Funny thing is I didn't feel too bad until I realized I had two commitments this morning. As soon as I realized this I started feeling ill, shaky and something just short of an anxiety attack. First thing I did was call Rob, who told me to try and push myself to go. Next call to my friend, Vicki, who proceeded to tell me she had banged her hand she just had surgery on this past Tuesday, as to distract my thoughts to her. Really it was one of those things that are not funny but was funny ... if you know what I mean?
Once I got going where I was headed off to this morning I had settled down and relaxed back to my "norm" self, which I really don't have any idea how to define that state of a "norm" me any more. I will get it all figured out eventually, as I have been down this dark road before, even though it has been 10 years gone by now. It seems I do not adapt to change from a routine very well, with this being more or less the main thing I need to work through.
I got back home by lunch time, where I slid by having lunch then overindulging in eating some "bad" foods. I blew my whole calorie count for the day at lunch time by consuming two toasted Cinnamon Raisin Bagels with Lite Cheddar Cheese (not that the "lite" mattered much after the rest), a huge garden salad with No Fat Raspberry Dressing (not that the ."no fat" mattered either), then ate five, yes that would be the number 5, Nature's Trail Sweet & Salty Peanut bars for a total of 800 calories just for the bars ! The only bonus to eating almost a total of 1600 calories at lunch time is that I am still full and will be skipping dinner tonight.
With depression, fatigue, anxiety and/or stress comes comfort eating. Believe me after the comfort eating I get more depressed by all the weight I have put on. It gets to be a vicious circle and a battle within to say the least.
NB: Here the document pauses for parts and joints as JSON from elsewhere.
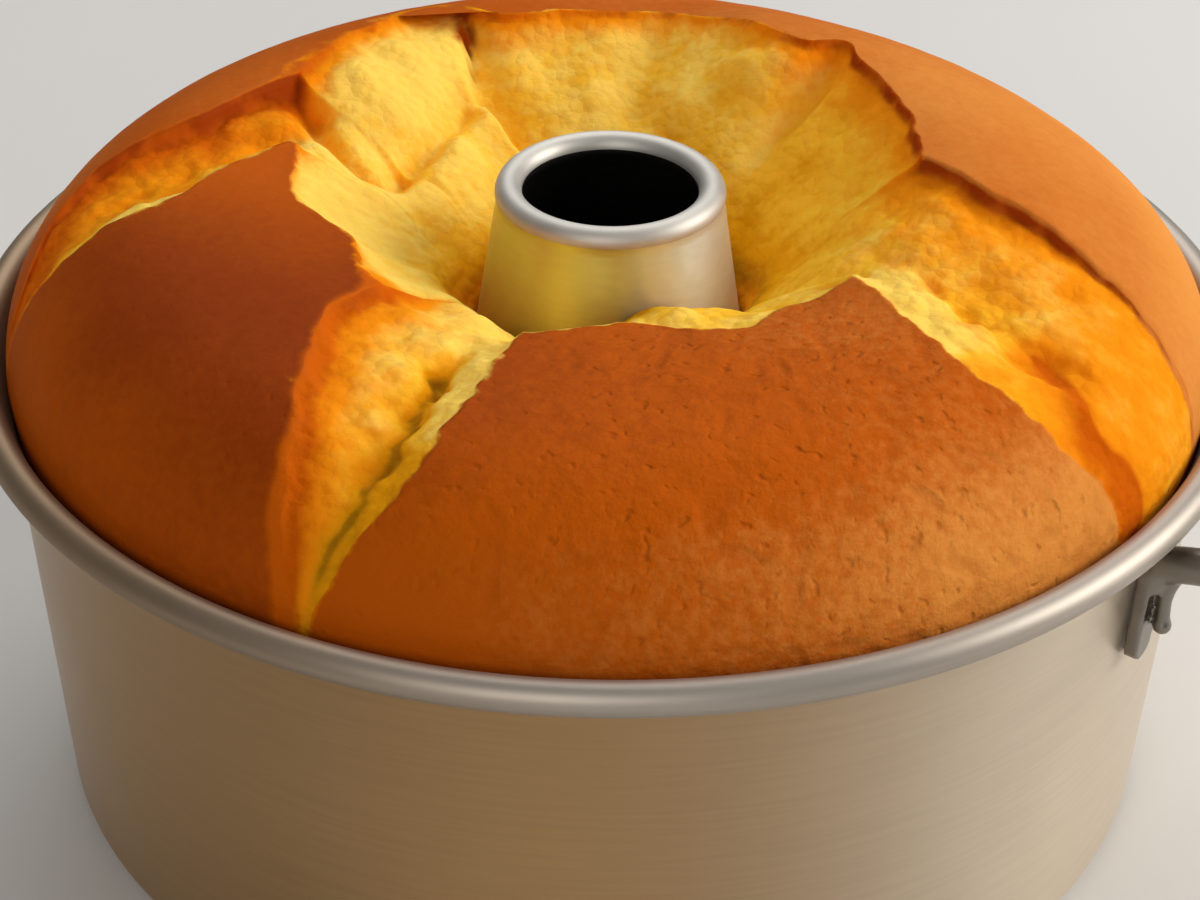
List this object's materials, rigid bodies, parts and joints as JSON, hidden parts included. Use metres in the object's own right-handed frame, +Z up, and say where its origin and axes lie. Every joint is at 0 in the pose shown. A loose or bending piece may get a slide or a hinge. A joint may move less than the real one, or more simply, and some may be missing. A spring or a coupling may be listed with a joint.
{
  "type": "chiffon cake in a tube tin",
  "caption": "Domed golden chiffon cake, its crust torn into plates round a funnel of yellow crumb, standing in a round aluminium tube tin with a rolled rim and a side handle.",
  "frame": {"origin": "under the middle of the whole outline, handle included, on the plane that the tin stands on; the axis of the tin and tube is 14.7 mm from it towards -X", "axes": "+Z up along the tube, +X towards the handle's side, -Y towards the front, where the widest plate of crust lies"},
  "size_m": [0.2972, 0.2678, 0.1391],
  "materials": {
    "cake_crust": "matt baked crust, red-brown on top and orange-gold at the rim, over yellow open crumb",
    "tin_aluminium": "matt spun aluminium, brushed round the axis",
    "tube_aluminium": "satin spun aluminium with fine scratches",
    "handle_aluminium": "dull cast aluminium"
  },
  "bodies": {
    "root": {"cake": "cake_crust", "tin_wall": "tin_aluminium", "tube_base": "tube_aluminium", "handle": "handle_aluminium"}
  },
  "joints": []
}
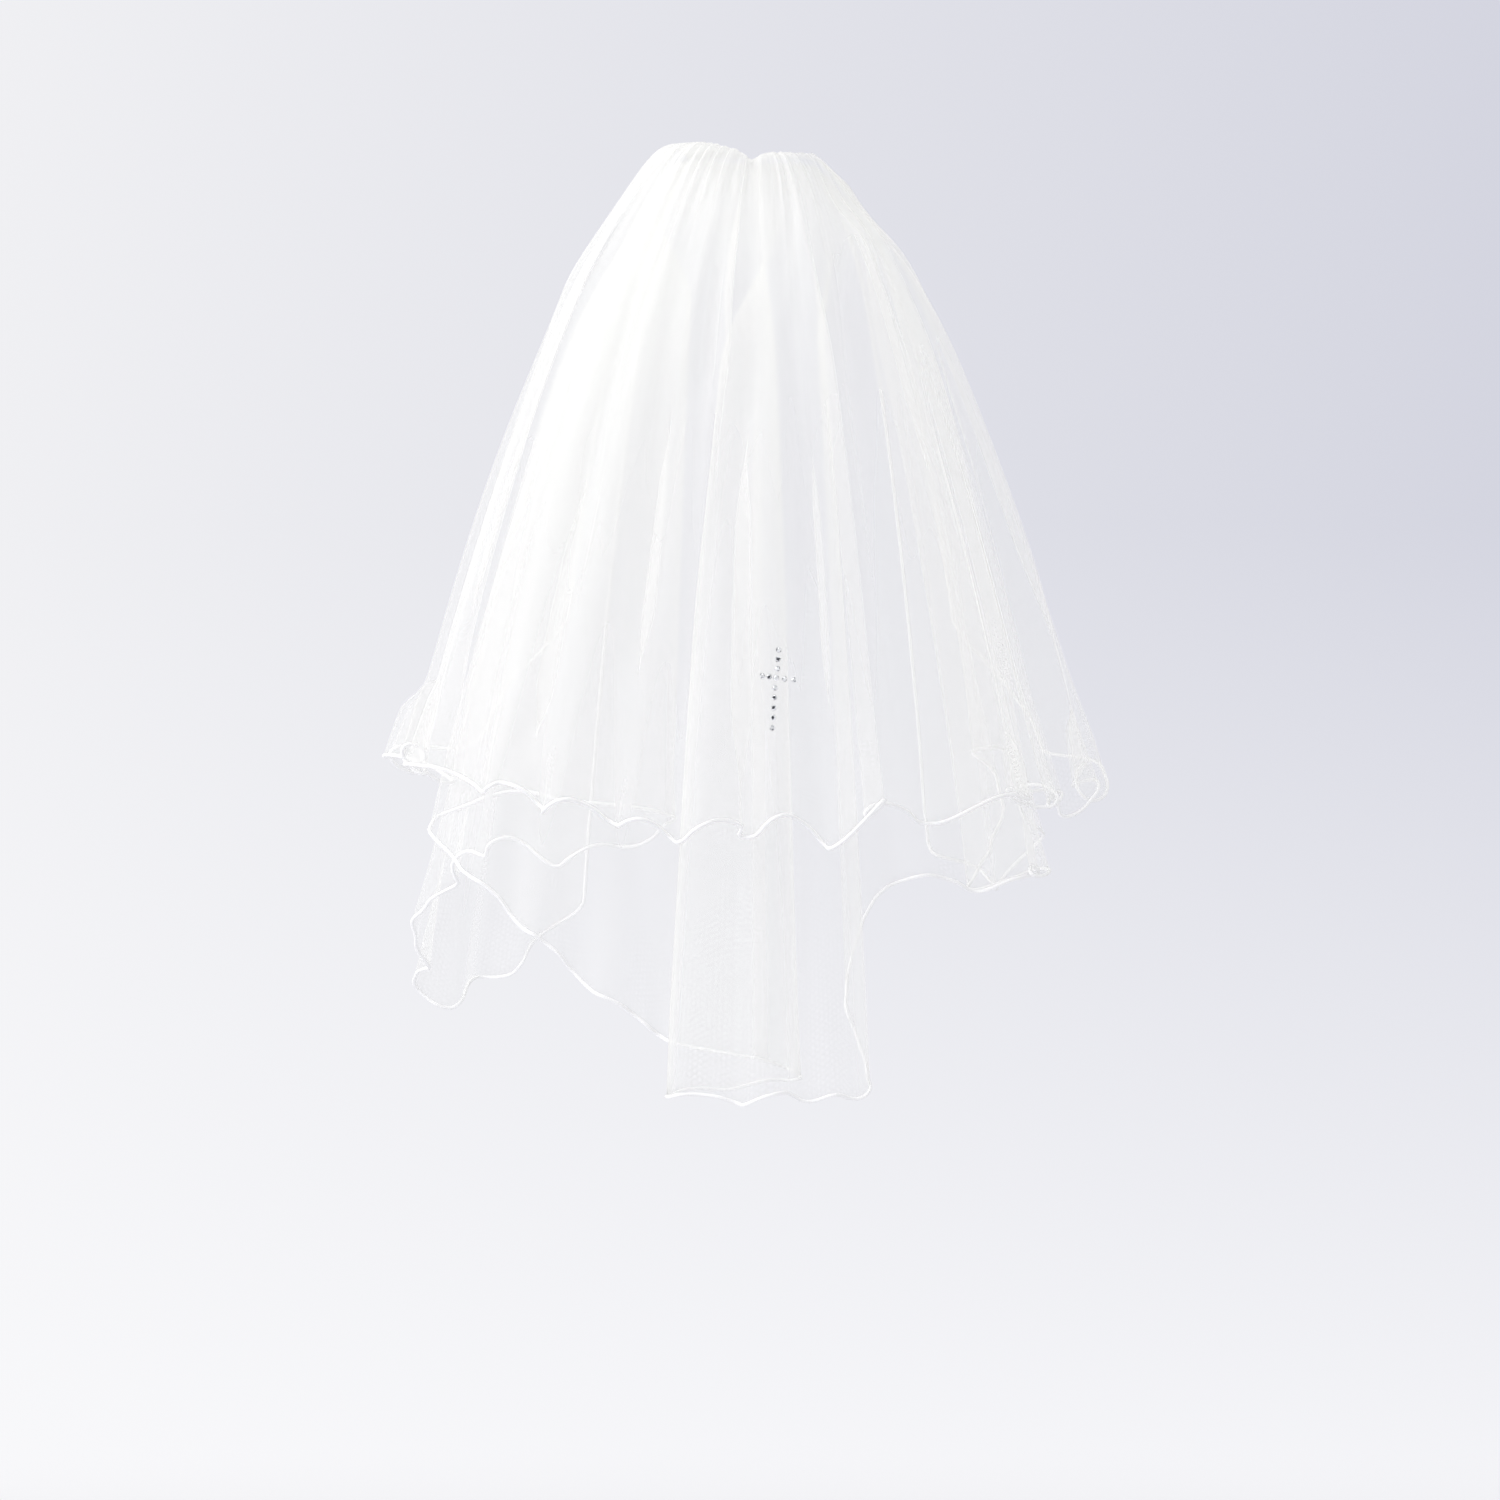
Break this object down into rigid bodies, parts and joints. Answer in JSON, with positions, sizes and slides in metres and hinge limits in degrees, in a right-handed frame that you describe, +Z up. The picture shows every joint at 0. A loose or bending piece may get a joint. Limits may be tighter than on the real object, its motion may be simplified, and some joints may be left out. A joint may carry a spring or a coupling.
{
  "type": "bridal or communion veil",
  "caption": "Short sheer veil in two gathered tiers on a plain hair comb, worn over the back of the head and shoulders, with wavy corded edges and a small crystal cross",
  "frame": {"origin": "middle of the top edge of the hair comb, where the wearer's crown holds the veil", "axes": "+X is the wearer's right, +Y is the way the wearer faces, +Z is up; the veil hangs down -Z and the picture looks along +Y at its back"},
  "size_m": [0.4827, 0.2981, 0.6383],
  "materials": {
    "upper_tulle": "sheer white nylon tulle with a faint sheen",
    "lower_tulle": "sheer white nylon tulle with a faint sheen",
    "upper_satin_cord": "white satin-wrapped cord",
    "lower_satin_cord": "white satin-wrapped cord",
    "comb_plastic": "clear moulded plastic"
  },
  "bodies": {
    "root": {"upper_tier": "upper_tulle", "lower_tier": "lower_tulle", "upper_edge_cord": "upper_satin_cord", "lower_edge_cord": "lower_satin_cord", "hair_comb": "comb_plastic"}
  },
  "joints": []
}
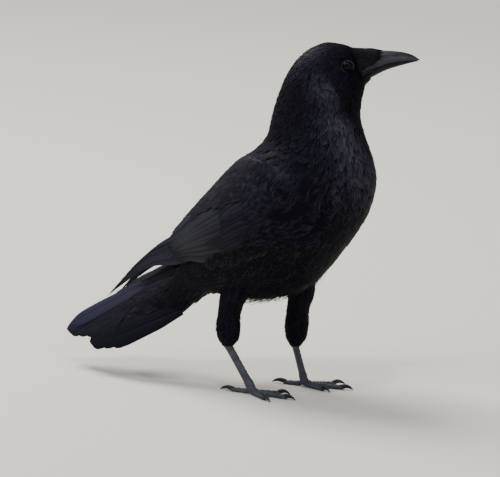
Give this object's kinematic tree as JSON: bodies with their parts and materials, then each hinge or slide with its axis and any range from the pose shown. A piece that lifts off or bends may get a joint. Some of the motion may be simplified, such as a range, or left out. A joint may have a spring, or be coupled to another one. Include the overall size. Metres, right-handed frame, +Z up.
{
  "type": "crow",
  "caption": "Life-size standing crow as a still display model, black and glossy, head turned to its left and tail twisted.",
  "frame": {"origin": "middle of the crow's box, at floor level between the feet", "axes": "+X is the way the body faces, +Y is the bird's left, +Z is up"},
  "size_m": [0.333, 0.1142, 0.3124],
  "materials": {
    "plumage": "black feathers with a bluish violet gloss",
    "bill": "dark slate horn with a soft shine",
    "leg_skin": "slate-grey scaled skin",
    "claw": "black horn",
    "eye": "dark brown iris under a wet clear front"
  },
  "bodies": {
    "root": {"head": "plumage", "neck": "plumage", "trunk": "plumage", "tail": "plumage", "bill_upper": "bill", "bill_lower": "bill", "eye_right": "eye", "eye_left": "eye", "wing_right": "plumage", "wing_left": "plumage", "primaries_right": "plumage", "primaries_left": "plumage", "thigh_right": "plumage", "thigh_left": "plumage", "shank_right": "leg_skin", "shank_left": "leg_skin", "foot_right": "leg_skin", "foot_left": "leg_skin", "claw_right_middle": "claw", "claw_right_inner": "claw", "claw_right_outer": "claw", "claw_right_hind": "claw", "claw_left_middle": "claw", "claw_left_inner": "claw", "claw_left_outer": "claw", "claw_left_hind": "claw"}
  },
  "joints": []
}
I have walked under 3000 steps so far to day. I am hoping to get my steps upto a goal of 4000 per day within the next couple of weeks. I have yet to make my bed and do the dishes today. My head feels heavy, I am exhausted, but no matter what I will do those to things yet today.
Yesterday we received a Postcard from one of our regular Crabby Cabbie customers, who is a 78 year old Snowbird, down in Florida for a month. This is the card she had sent us ...
Yes we love this lady ! Whenever I get to see her we have ourselves some pretty good laughs. No lack of a sense of humour about this lady.
I did receive a phone call mid-afternoon from the organization my Doctor had referred me to for counselling. They are now booking appointments into the month of June. She gave me an appointment and put me on a cancellation list.
Time will tell, in the meantime the support I have with family and friends is priceless, and ever so much appreciated.
Gill, to date this Winter we have burned 12 cords of wood, and maybe will burn 3 more with the rest ready for this upcoming Fall. There is 8 cords to a bush cord. Wood is our only source of heat, with two wood stoves, so we spoke for it now as there will be none to be gotten come Fall time.
I have the Kitchener News on & today was the last day the Schneider''s Plant was open with their doors closing for good. Another Icon closed down again in Kitchener. For those interested in more news on this Headline, just *click* HERE. I had worked a half a block away from this Plant for 5 years and knew many of its employees. My Uncle Bill and my brother had also worked there at one time years ago. Much a part of Kitchener's history went along with this plant.
My head is aching, my neck is paining me, and I still have a bed to make and dishes to do so I am off not really running to fast to get it all done, Just North of Wiarton & South of the Checkerboard.